Le Bel said the $5,000 contract, awarded to Premar on Feb. 6, 1986, should have been listed under the Justice Department’s spending commitments. At the time, the Justice and Solicitor General’s departments were operating as one.

But the contract, awarded to Premar on Latulippe’s orders, could not be found yesterday in Justice Department records which have been submitted to the National Assembly’s standing committee on institutions.

In the week before Latulippe quit, The Gazette investigated his department and confirmed that:

* Latulippe awarded a contract last year to the Montreal law firm Denis et Comtois, which in turn farmed out part of the contract to Latulippe’s girlfriend, Diane Fortier. Fortier, a Montreal lawyer, worked for Latulippe’s former law firm, McDougall Caron, until she was fired last week.

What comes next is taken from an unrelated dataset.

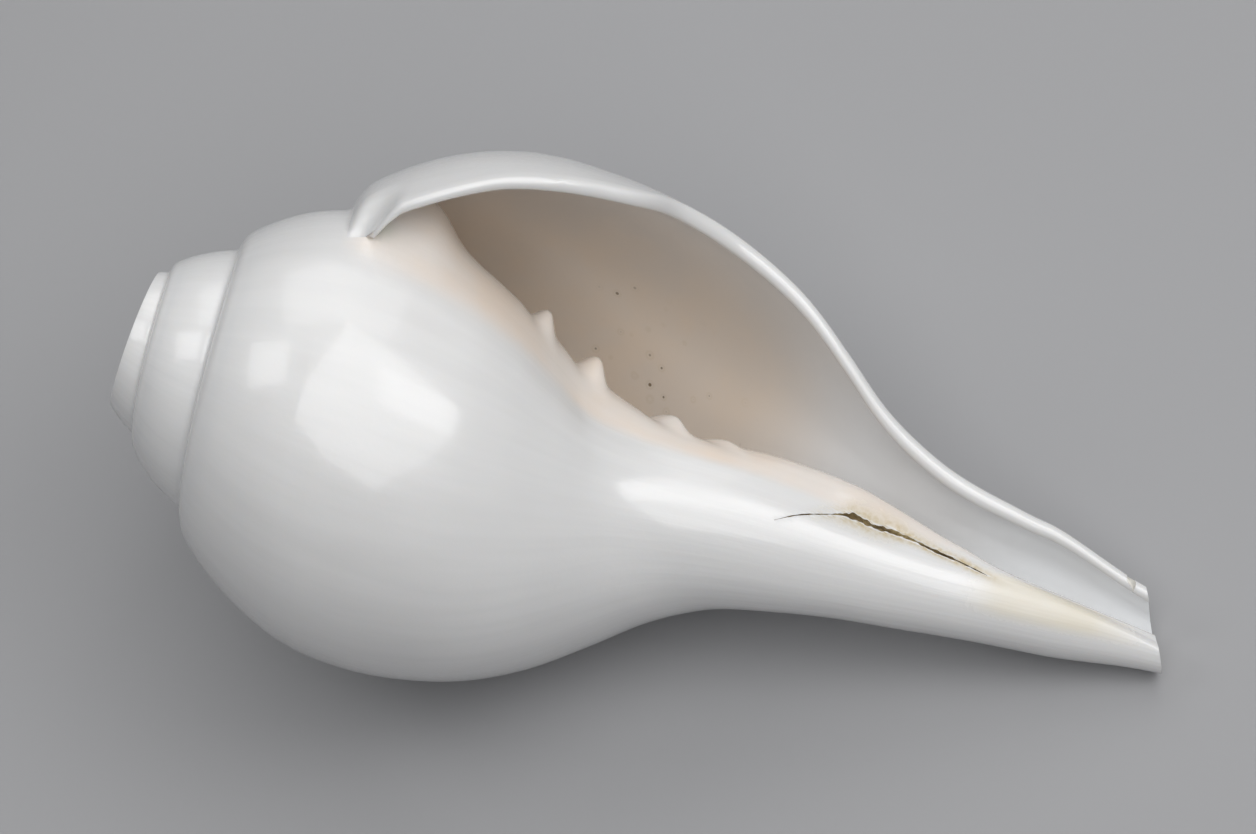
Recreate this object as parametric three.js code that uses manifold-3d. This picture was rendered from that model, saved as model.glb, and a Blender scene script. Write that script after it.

* Latulippe’s office awarded three contracts worth a total of about $83,000 to Premar, which was then the management-consultant arm of McDougall Caron. Two of the contracts were awarded directly by the minister while the third was awarded after Latulippe told his aides to invite Premar to submit a bid. Only one of those, worth $4,950, was ever recorded in spending commitments.

* Before entering politics, Latulippe signed a severance agreement with McDougall Caron under which he was to receive a percentage of the fees paid by his former clients in return for helping the firm retain the clients. Latulippe said that so far he has received $85,000 under the agreement.

McDougall Caron last month requested the agreement be renegotiated. Latulippe said a dispute over this led him to resign so that he could bargain with the firm and settle the matter.